Patchwork Merchant Mercenaries.

 

Vendertainers that brought many things to a show and are know for helping out where ever they can.

As well as being a place where the older hand made items could be found made by them and enjoyed by all.

We expanded over the years to become well known at what we do. Now we represent over 100 artisans and craftsman that are well known in their venues and some just starting out. Some of their works have been premiered in TV, stage and movies on a regular basis.

Specializing in Medieval, Goth , Stage Film, BDFSM and Practitioner.

Patchwork Merchant Mercenaries a Dept of, Ask For IT was started by artists and former military veterans, and sword fighters, representing over 100 artisans, one who made his living traveling from fair to festival vending medieval wares. The majority of his customers are re-enactors, SCAdians and the like, looking to build their kit with period clothing, feast gear, adornments, etc.

Likewise, it is typical for these history-lovers to peruse the tent (aka mobile store front) and, upon finding something that pleases the eye, ask "Is this period?"

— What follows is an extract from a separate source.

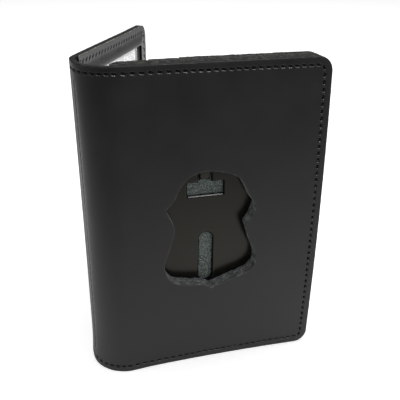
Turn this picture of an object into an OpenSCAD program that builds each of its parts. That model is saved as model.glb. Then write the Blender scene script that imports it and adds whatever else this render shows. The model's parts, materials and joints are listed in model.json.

A deceitful query!! This is not a yes or no question. One must have a damn good understanding of European history (at least) from the fall of Rome to the mid-1600's to properly answer. Taking into account, also, the culture in which the querent is dressed is vitally important. You see, though it may be well within medieval period, it would be strange to see a Viking wearing a Caftan...or is it?

After a festival's time of answering weighty questions such as these, I'd sleep like a log! Only a mad man could possibly remember the place and time for each piece of kitchen ware, weaponry, cloth, and chain within a span of 1,000 years!! Surely there must be an easier way, a place where he could post all this knowledge...

Traveling Within The World is meant to be such a place. A place for all of these artists to keep in touch and directly interact with their fellow geeks and re-enactment hobbyists, their clientele.